Staatsrechtler: Anti-Israel-Demos grundsätzlich legitim
Auch Demonstrationen für die palästinensische Hamas und gegen den israelischen Staat sind nach Worten des Staatsrechtlers Clemens Arzt in Deutschland zunächst legitim. Man könne sie zwar politisch verurteilen, „aber man muss es verfassungsrechtlich aushalten“, sagte der Berliner Jurist im Interview der „Welt“ (Donnerstag). „Jeder Mensch, der meint, für die Rechte der Palästinenser demonstrieren zu wollen, darf das tun, auch wenn die Hamas Verbrechen begeht.“
Zwar habe Deutschland habe aus seiner historischen Verantwortung nach Nationalsozialismus und Schoah den Schutz Israels zur Staatsräson erklärt, so Arzt weiter. Daraus ergäben sich aber keine Sonderregeln, das Versammlungsrecht gelte dennoch uneingeschränkt. „Daher muss eine Kritik an Israel zulässig sein, auch am Umgang Israels mit den Palästinensern in den vergangenen Jahren und Jahrzehnten.“
Ob mit den Demonstrationen die Grenze zur Volksverhetzung und damit zum Strafrecht überschritten wird, was die Auflösung einer Demonstration durch die Polizei rechtfertige, kann laut Arzt nicht einfach beantwortet werden. Parolen, die etwa ein freies Palästina forderten, könnten unterschiedlich ausgelegt und nicht zwingend auf eine Leugnung des Existenzrechts Israels gedeutet werden. „Wenn das Recht benutzt wird, die Staatsräson zu bedienen, wird es schwierig.
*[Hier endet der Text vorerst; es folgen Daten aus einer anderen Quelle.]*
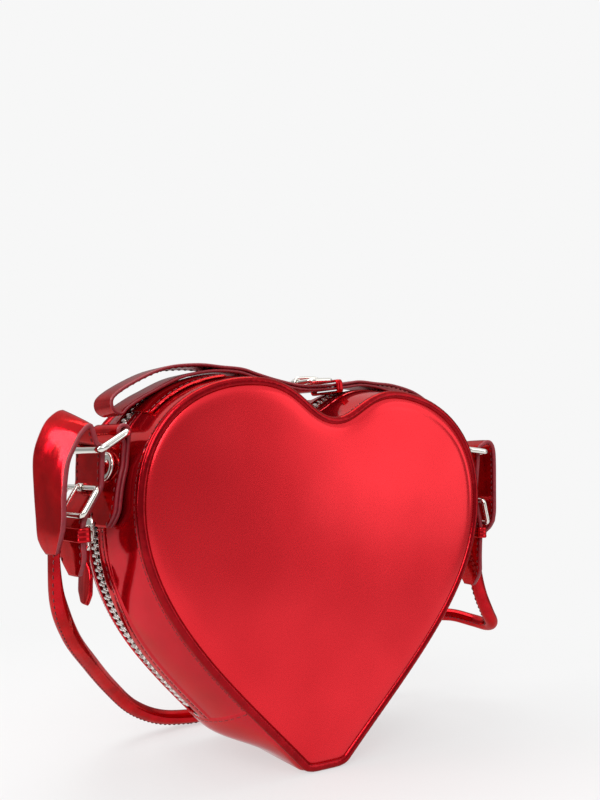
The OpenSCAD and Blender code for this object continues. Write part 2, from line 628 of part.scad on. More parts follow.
// Keeper loop round the leg, below its buckle
keeper_t = 1.6;
keeper_l = 6;
function keeper_h(left) = buckle_h(left) - buckle_l - buckle_wire_r - keeper_l * 0.55;
module keeper_loop(w, t, l) linear_extrude(l, center = true) difference() {
    square([t + 2 * seat + 2 * keeper_t, w + 2 * seat + 2 * keeper_t], center = true);
    square([t + 2 * seat, w + 2 * seat], center = true);
}
module belt_keeper(left) color(red) on_leg(left, keeper_h(left), slope_step, -belt_t / 2)
    keeper_loop(tab_w, belt_t, keeper_l);
module belt_keeper_left() belt_keeper(true);
module belt_keeper_right() belt_keeper(false);

// The rolled strap

// Places at the side in the frame, and where a belt ends
function side_place(left, x, y, z) = let(d = x - yaw_x)
    [(left ? -1 : 1) * (yaw_x + d * cos(side_yaw) + y * sin(side_yaw)), tab_y - d * sin(side_yaw) + y * cos(side_yaw), z];
function belt_end(left) = let(path = outer_belt(left), e = path[len(path) - 1])
    side_place(left, e[0], end_back, e[1] - over - seat);
strap_reach = body_w / 2;
strap_back = body_d;
// Route of the roll behind the bag, as shares of half the width, the depth and the height
left_share = [[-1.245, -0.2, 0.47], [-1.13, 0.02, 0.365], [-0.97, 0.29, 0.272], [-0.8, 0.54, 0.18],
    [-0.63, 0.71, 0.098], [-0.44, 0.82, 0.044], [-0.24, 0.87, 0.0235]];
middle_share = [[-0.04, 0.88, 0.0225], [0.18, 0.89, 0.024], [0.4, 0.88, 0.04], [0.62, 0.84, 0.08]];
right_share = [[0.86, 0.76, 0.16], [1.08, 0.64, 0.235], [1.26, 0.5, 0.28], [1.385, 0.33, 0.292], [1.44, 0.12, 0.283],
    [1.44, -0.04, 0.28], [1.4, -0.15, 0.296], [1.325, -0.2, 0.335], [1.25, -0.22, 0.395], [1.205, -0.225, 0.458],
    [1.19, -0.225, 0.51]];
function route(list) = [for (p = list) [p[0] * strap_reach, p[1] * strap_back, p[2] * body_h]];
roll_steps = 4;
roll_ctrl = concat([belt_end(true)], route(left_share), route(middle_share), route(right_share), [belt_end(false)]);
roll_path = spline(roll_ctrl, roll_steps);
// The parts of the roll share their end faces
left_last = roll_steps * len(left_share);
right_first = left_last + roll_steps * len(middle_share);
roll_last = len(roll_path) - 1;
roll_dirs = [for (i = [0:roll_last])
    unit(roll_path[min(i + 1, roll_last)] - roll_path[max(i - 1, 0)])];
function square_to(v, d) = unit(v - (v * d) * d);
// Directions across the roll, each turned on from the one before, from both of its ends
function carried(dirs, i, first) = i == 0 ? [square_to(first, dirs[0])] :
    let(before = carried(dirs, i - 1, first)) concat(before, [square_to(before[i - 1], dirs[i])]);
across_left = carried(roll_dirs, roll_last, [-sin(side_yaw), cos(side_yaw), 0]);
across_right = flip(carried(flip(roll_dirs), roll_last, [sin(side_yaw), cos(side_yaw), 0]));
// The roll flares to a flat end, sewn to the belt
flare_points = 6;
roll_sides = 10;
function flare_at(i) = smooth(1 - min(i, roll_last - i) / flare_points);
module roll(first, last, across_list) {
    m = roll_sides;
    points = [for (i = [first:last]) let(f = flare_at(i), wide = mix(roll_r, roll_r * 1.25, f),
        thin = mix(roll_r, belt_t * 0.6, f), u = across_list[i - roll_last + len(across_list) - 1], v = cross(roll_dirs[i], u))
        for (j = [0:m - 1]) roll_path[i] + u * wide * cos(360 * j / m) + v * thin * sin(360 * j / m)];
    n = last - first;
    faces = concat(
        [for (i = [0:n - 1], j = [0:m - 1]) [i * m + j, i * m + (j + 1) % m, (i + 1) * m + (j + 1) % m]],
        [for (i = [0:n - 1], j = [0:m - 1]) [i * m + j, (i + 1) * m + (j + 1) % m, (i + 1) * m + j]],
        [[for (j = [m - 1:-1:0]) j]],
        [[for (j = [0:m - 1]) n * m + j]]);
    polyhedron(points, [for (f = faces) flip(f)]);
}
module strap_roll_left() color(red) roll(0, left_last, across_left);
module strap_roll_middle() color(red) roll(left_last, right_first, across_left);
module strap_roll_right() color(red) roll(right_first, roll_last, across_right);

// The top handle: a belt laid double over the lobes, with a fold at each end

fold_r = 3.4;
handle_dip = 5.5;
fold_x = handle_l / 2 - fold_r - handle_t;
layer_step = handle_t + seat;
// The lower layer follows each lobe between two of its points
hug_from = side_steps + floor(lobe_steps * 0.6);
hug_to = side_steps + lobe_steps + 2;
function hugged(i, lift) = wall_half[i]
    + normal_at(wall_half, i, false) * (wall_off(wall_half[i][1], 0) + handle_gap + handle_t / 2 + lift);
lobe_top_h = body_h + bulge_top + handle_gap + handle_t / 2;
// Way to the fold beyond what follows the lobes: shares out and down to the fold
lower_share = [[0.9, 0.78]];
upper_share = [[0.62, 0.02], [0.78, 0.16], [0.92, 0.48]];
handle_drop = lobe_top_h - fold_h;
function beyond(shares, lift) = [for (p = shares) [p[0] * fold_x, lobe_top_h + lift - p[1] * handle_drop]];
function middle(lift) = [[0, lobe_top_h + lift - handle_dip],
    [lobe_x * 0.38, lobe_top_h + lift - handle_dip * 0.72]];
handle_steps = 3;
lower_layer = concat(middle(0), [for (i = [hug_to:-1:hug_from]) hugged(i, 0)], beyond(lower_share, 0));
upper_layer = concat(middle(layer_step), [for (i = [hug_to:-1:hug_to - 3]) hugged(i, layer_step)],
    beyond(upper_share, layer_step));
fold_half = [[fold_x + fold_r, fold_h + fold_r * 1.3], [fold_x + fold_r * 1.2, fold_h - fold_r * 0.3],
    [fold_x, fold_h - fold_r], [fold_x - fold_r * 0.9, fold_h - fold_r * 0.1]];
handle_loop = concat(upper_layer, fold_half, flip(lower_layer));
handle_right = spline(handle_loop, handle_steps);
handle_path = concat(handle_right, [for (p = flip(handle_right)) if (p[0] > 0) [-p[0], p[1]]]);
handle_normals = [for (i = [0:len(handle_path) - 1]) normal_at(handle_path, i, true)];
// Upper layer over the middle, for what is mounted there
upper_line = [for (i = [0:handle_steps * 4]) handle_right[i]];
function upper_at(x) = let(u = abs(x), i = [for (k = [0:len(upper_line) - 2])
        if (upper_line[k][0] <= u && upper_line[k + 1][0] > u) k][0])
    mix(upper_line[i], upper_line[i + 1], (u - upper_line[i][0]) / (upper_line[i + 1][0] - upper_line[i][0]))[1];
handle_buckle_x = handle_w * 0.1;
handle_keeper_x = handle_w * 1.02;
handle_slope = atan((upper_at(handle_buckle_x + buckle_l) - upper_at(handle_buckle_x)) / buckle_l);
// Places on the handle: the middle of the buckle's first bar, with z along the way to its second
module on_handle(lift) translate([handle_buckle_x, 0, upper_at(handle_buckle_x) + handle_t / 2])
    rotate([0, -handle_slope, 0]) translate([0, 0, lift]) children();
module top_handle() color(dark_red) difference() {
    across(handle_w) difference() {
        polygon(handle_path - handle_normals * handle_t / 2);
        polygon(handle_path + handle_normals * handle_t / 2);
    }
    on_handle(-handle_t / 2) cube([slot_l, slot_w, 2 * handle_t], center = true);
}
module handle_buckle() color(steel) on_handle(buckle_lift + seat)
    wire_frame(buckle_l, buckle_half_w, buckle_wire_r, buckle_wire_r * 1.6);
module handle_prong() color(steel) on_handle(buckle_lift + seat) rotate([0, -90, 0]) prong();
handle_keeper_l = 4;
handle_keeper_lean = atan((upper_at(handle_keeper_x + handle_keeper_l / 2)
    - upper_at(handle_keeper_x - handle_keeper_l / 2)) / handle_keeper_l);
module handle_keeper() color(red)
    translate([handle_keeper_x, 0, upper_at(handle_keeper_x) - (handle_t + seat) / 2])
        rotate([0, 90 - handle_keeper_lean, 0]) keeper_loop(handle_w, 2 * handle_t + seat * 2, handle_keeper_l);

// Leather strips on the front gusset, up from each side tab to under the handle, which is sewn to them
base_t = 1.4;
base_from_h = ring_h + bar_gap * 4;
base_to_x = lobe_x * 1.25;
strip_ys = [for (i = [0:2]) tab_y + mix(-tab_w * 0.36, tab_w * 0.5, i / 2)];
strip_path = [for (p = wall_half) if (p[1] > base_from_h && p[0] > base_to_x) p];
module handle_base() color(red) wall_layer(strip_path, strip_ys, seat + base_t, base_t);
module handle_base_left() mirror([1, 0, 0]) handle_base();
module handle_base_right() handle_base();

front_panel();
front_piping();
front_gusset();
front_board();
front_lining();
base_gusset();
zip_tape_front();
zip_teeth_front();
zip_end_stops();
back_panel();
back_piping();
back_gusset();
back_board();
back_lining();
slip_pocket();
zip_tape_back();
zip_teeth_back();
zip_slider();
zip_pull_link();
zip_pull_leather();
side_tab_left();
side_tab_right();
tab_stud_left();
tab_stud_right();
ring_left();
ring_right();
strap_belt_left();
strap_belt_right();
belt_buckle_left();
belt_buckle_right();
belt_prong_left();
belt_prong_right();
belt_keeper_left();
belt_keeper_right();
strap_roll_left();
strap_roll_middle();
strap_roll_right();
top_handle();
handle_base_left();
handle_base_right();
handle_buckle();
handle_prong();
handle_keeper();
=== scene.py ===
"""Looks of a small heart-shaped handbag in mirror-gloss red leather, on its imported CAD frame.

Lengths are in millimetres in the drawing functions and become metres when a mesh is made.
"""

import logging
import math
from dataclasses import dataclass, field
from enum import Enum
from typing import Any, Callable, Optional, Sequence

import bpy
import numpy as np
from mathutils import Matrix, Vector

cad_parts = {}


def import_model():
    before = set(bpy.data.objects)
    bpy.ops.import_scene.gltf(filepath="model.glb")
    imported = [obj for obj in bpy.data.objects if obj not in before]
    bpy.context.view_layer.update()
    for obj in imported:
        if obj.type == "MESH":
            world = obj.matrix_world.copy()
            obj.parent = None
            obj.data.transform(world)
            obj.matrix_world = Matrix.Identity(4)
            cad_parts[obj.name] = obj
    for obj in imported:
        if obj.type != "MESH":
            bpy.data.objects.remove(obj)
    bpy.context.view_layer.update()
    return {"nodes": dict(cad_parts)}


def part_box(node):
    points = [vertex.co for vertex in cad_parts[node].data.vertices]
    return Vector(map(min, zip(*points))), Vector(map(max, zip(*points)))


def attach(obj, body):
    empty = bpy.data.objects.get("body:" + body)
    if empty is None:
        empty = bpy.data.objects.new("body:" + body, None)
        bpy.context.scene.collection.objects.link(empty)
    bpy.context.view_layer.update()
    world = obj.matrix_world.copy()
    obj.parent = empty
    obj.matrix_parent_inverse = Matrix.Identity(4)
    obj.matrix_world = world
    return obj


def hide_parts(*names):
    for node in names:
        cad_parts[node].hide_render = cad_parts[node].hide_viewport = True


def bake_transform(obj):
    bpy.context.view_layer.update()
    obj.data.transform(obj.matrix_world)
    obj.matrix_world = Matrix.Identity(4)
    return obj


LOG = logging.getLogger("heart_bag")
MM = 0.001
Array = np.ndarray


class Side(Enum):
    """The two ends of the shoulder strap, by the sign of their X."""

    LEFT = -1.0
    RIGHT = 1.0


class Half(Enum):
    """The two halves of the body that the zip joins, by the sign of their Y."""

    FRONT = -1.0
    BACK = 1.0


# Materials


def linear(code: str) -> tuple[float, float, float, float]:
    """Turns an sRGB hex code into linear colour.

    Args:
        code: Six hex digits, such as "C8202B".

    Returns:
        Linear red, green, blue and an alpha of 1.
    """
    parts = [int(code[i : i + 2], 16) / 255 for i in (0, 2, 4)]
    lin = [p / 12.92 if p <= 0.04045 else ((p + 0.055) / 1.055) ** 2.4 for p in parts]
    return (lin[0], lin[1], lin[2], 1.0)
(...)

Versammlungsfreiheit bedeutet Staatsferne. Das ist ein Recht der Minderheit“, betonte der Staatsrechtler. „Und wenn Menschen meinen, dass das, wofür demonstriert wird, eine ‚Schweinerei‘ ist, dann sollten sie dagegen demonstrieren.“
Auch dürften Versammlungen im Vorfeld nur in Ausnahmefällen verboten werden. Dafür müssten konkrete Gefahren für die öffentliche Sicherheit geltend gemacht werden können, erklärte Arzt. Nach dem Angriff der Hamas auf Israel am vergangenen Wochenende hatte es in mehreren deutschen Städten Unterstützerdemonstrationen für die Terrorgruppe gegeben. Zuletzt hatten Berlin und Frankfurt nun pro-palästinensische Kundgebungen verboten.